Thursday 2nd October
Office and then went down to the Customs as de Grenier came back on the down mail. Waited a long time before he
came ashore. He arrived in a bright blue shirt, a pair of yellow trousers and a sort of terai hat, really a most comic
sight. He was on the same boat as Bienenfeld and Shaikh Mohamed and the school inspector and all the teachers.
He seemed very well and in very good form. He held a sort of reception in the customs for the staff and a lot of
people came in to see him, Parke and I were there. In the afternoon he came for a drive with us and then went to the
palace to dine with the Shaikh. Guzdar came across in the evening, he has had no more instructions about the Todd
case from Bushire. Hot day.
Friday October 3rd 1930
The school inspector, who returned on the down boat, came in to see me in the morning to report on the teachers
who he brought down from Syria.
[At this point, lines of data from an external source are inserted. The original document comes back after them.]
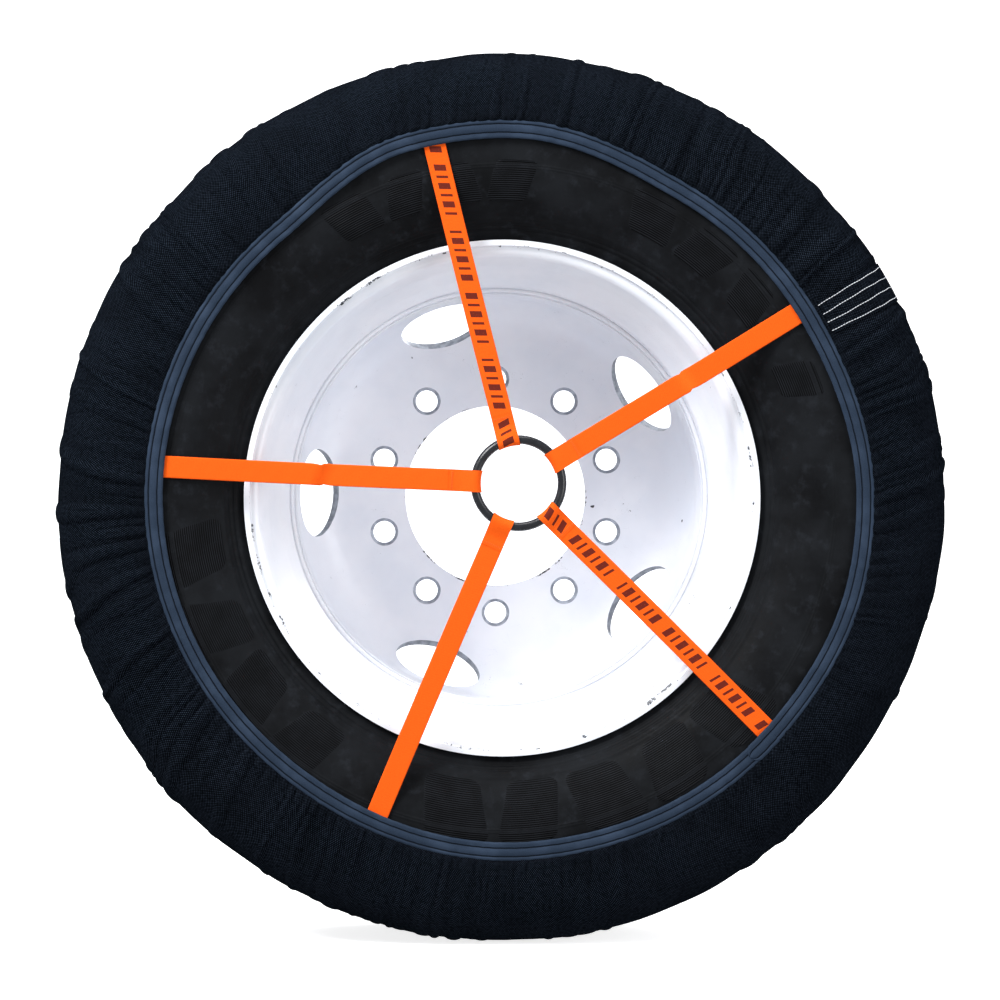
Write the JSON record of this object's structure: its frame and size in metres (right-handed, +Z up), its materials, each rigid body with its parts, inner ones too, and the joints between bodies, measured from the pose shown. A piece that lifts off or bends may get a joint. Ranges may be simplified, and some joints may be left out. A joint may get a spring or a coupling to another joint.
{
  "type": "snow sock on truck wheel",
  "caption": "Fabric snow sock stretched over a truck tyre on a steel disc wheel, held by elastic straps to a central pull ring.",
  "frame": {"origin": "on the hub bore's axis, at the disc's mounting face", "axes": "+Y along the wheel axis towards the vehicle, so the street side faces -Y; +Z up; +X to the right seen from the street"},
  "size_m": [1.0303, 0.3212, 1.0304],
  "materials": {
    "painted_steel": "semi-gloss white enamel",
    "valve_metal": "machined",
    "valve_rubber": "matte",
    "cap_plastic": "matte",
    "tyre_rubber": "matte",
    "ply_cord": "rubberised cord",
    "belt_steel": "drawn wire in rubber",
    "sock_cloth": "woven polyester",
    "binding_tape": "woven tape",
    "elastic_core": "braided elastic",
    "white_thread": "twisted thread",
    "dark_thread": "twisted thread",
    "strap_elastic": "woven elastic",
    "ring_rubber": "glossy"
  },
  "bodies": {
    "wheel": {"wheel_rim": "painted_steel", "wheel_disc": "painted_steel", "disc_weld": "painted_steel", "valve_stem": "valve_metal", "valve_grommet": "valve_rubber", "valve_nut": "valve_metal", "valve_core": "valve_metal", "tyre_tread": "tyre_rubber", "outer_sidewall": "tyre_rubber", "inner_sidewall": "tyre_rubber", "casing_ply": "ply_cord", "steel_belts": "belt_steel", "inner_liner": "tyre_rubber", "outer_bead_wire": "belt_steel", "inner_bead_wire": "belt_steel", "outer_bead_filler": "tyre_rubber", "inner_bead_filler": "tyre_rubber"},
    "sock": {"tread_fabric": "sock_cloth", "outer_side_fabric": "sock_cloth", "inner_side_fabric": "sock_cloth", "outer_binding": "binding_tape", "outer_elastic": "elastic_core", "inner_binding": "binding_tape", "inner_elastic": "elastic_core", "binding_stitches": "dark_thread", "closing_seam": "sock_cloth", "seam_stitches": "white_thread", "strap_1": "strap_elastic", "strap_2": "strap_elastic", "strap_3": "strap_elastic", "strap_4": "strap_elastic", "strap_5": "strap_elastic"},
    "strap_loops": {"strap_loop_1": "strap_elastic", "strap_loop_2": "strap_elastic", "strap_loop_3": "strap_elastic", "strap_loop_4": "strap_elastic", "strap_loop_5": "strap_elastic", "loop_stitches": "dark_thread"},
    "ring": {"centre_ring": "ring_rubber"},
    "valve_cap": {"valve_cap": "cap_plastic"},
    "valve_pin": {"valve_pin": "valve_metal"}
  },
  "joints": [
    {"name": "sock_creep", "type": "hinge", "parent": "wheel", "child": "sock", "pos_m": [0, -0.1676, 0], "axis": [0, 1, 0], "continuous": true},
    {"name": "ring_pull", "type": "slide", "parent": "sock", "child": "strap_loops", "axis": [0, -1, 0], "range_m": [0, 0.12], "stiffness_N_per_m": 300, "deforming": ["strap_1", "strap_2", "strap_3", "strap_4", "strap_5"]},
    {"name": "ring_spin", "type": "hinge", "parent": "strap_loops", "child": "ring", "pos_m": [0.0174, -0.31445, 0.0176], "axis": [0, 1, 0], "continuous": true},
    {"name": "cap_lift", "type": "slide", "parent": "wheel", "child": "valve_cap", "axis": [0, 1, 0], "range_m": [0, 0.02]},
    {"name": "pin_press", "type": "slide", "parent": "wheel", "child": "valve_pin", "axis": [0, -1, 0], "range_m": [0, 0.0015], "stiffness_N_per_m": 600}
  ]
}
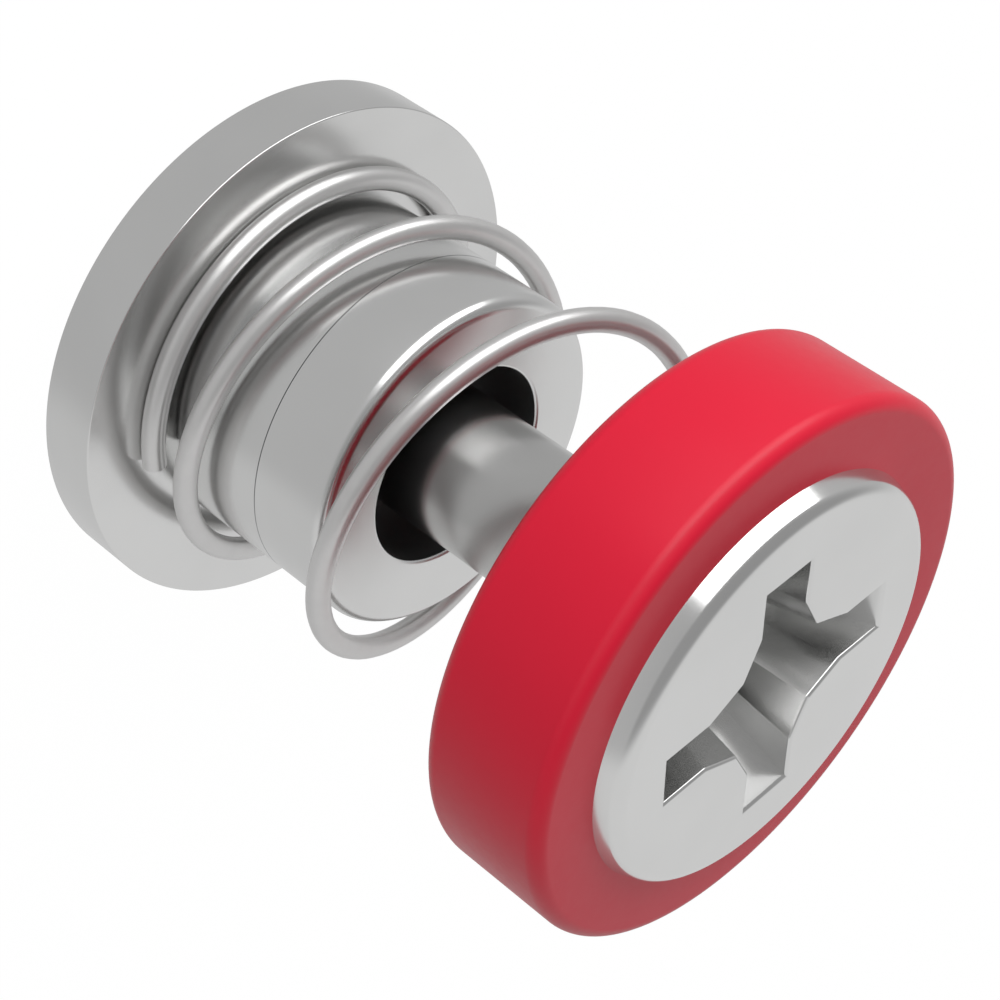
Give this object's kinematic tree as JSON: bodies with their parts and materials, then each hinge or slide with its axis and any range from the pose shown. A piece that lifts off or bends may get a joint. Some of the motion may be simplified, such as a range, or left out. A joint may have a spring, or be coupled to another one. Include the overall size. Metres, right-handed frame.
{
  "type": "captive panel screw",
  "caption": "Spring-loaded captive panel screw: round plastic knob with a cross-recessed steel head, open coil spring, and a flanged steel bush with a press-in spigot.",
  "frame": {"origin": "centre of the retainer's spigot at the plane where the flange sits on the panel", "axes": "+Z along the screw's axis towards the knob; +X and +Y along the wings of the cross recess"},
  "size_m": [0.0118, 0.0118, 0.0156],
  "materials": {
    "polished_steel": "turned and plated, bright",
    "satin_steel": "satin, plated",
    "red_plastic": "satin, moulded",
    "spring_wire": "drawn wire, bright"
  },
  "bodies": {
    "retainer": {"retainer": "polished_steel"},
    "spring": {"spring": "spring_wire"},
    "screw": {"screw": "satin_steel", "knob": "red_plastic"}
  },
  "joints": [
    {"name": "turn", "type": "hinge", "parent": "retainer", "child": "spring", "pos_m": [0, 0, 0], "axis": [0, 0, 1], "continuous": true},
    {"name": "push", "type": "slide", "parent": "spring", "child": "screw", "axis": [0, 0, -1], "range_m": [0, 0.00544], "stiffness_N_per_m": 400, "springref_m": -0.0025, "deforming": ["spring"]}
  ]
}
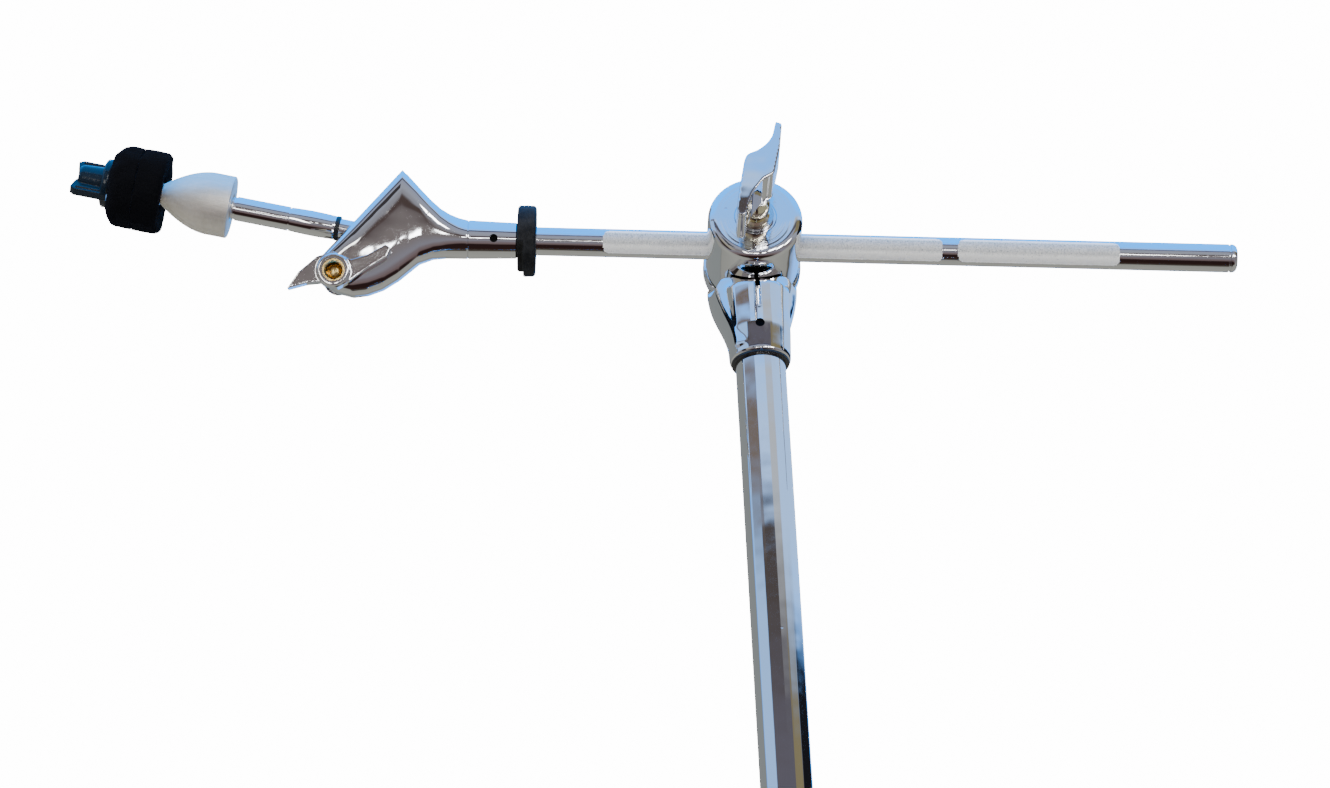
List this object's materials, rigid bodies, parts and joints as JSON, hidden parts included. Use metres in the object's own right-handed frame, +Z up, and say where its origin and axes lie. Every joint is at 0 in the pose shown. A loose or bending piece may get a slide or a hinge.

He seems to have done quite well over them and has got them for less than they
pay which I expected we should have to give them. Went to the Bank, Bienenfeld and his cousin, a young man called
Freund, a Pole, were there. Bridge. Quite a lot of people at the Bank. Walker and de Grenier came to dinner with us,
D.G. was very interesting about his journey home, he went all over the place and seems to have visited most of the
capitals of Europe. For the time being he became a musical enthusiast and went to operas in Vienna, Berlin etc. He
seems very well, he had also been to stay with Parke's mother in Dorsetshire. Rather warm weather again. The
school teachers lost all their baggage, it was left behind on the desert as the lorry broke down between Damascus and
Baghdad. Very awkward for them, they have had to borrow clothes, there are five men and four women.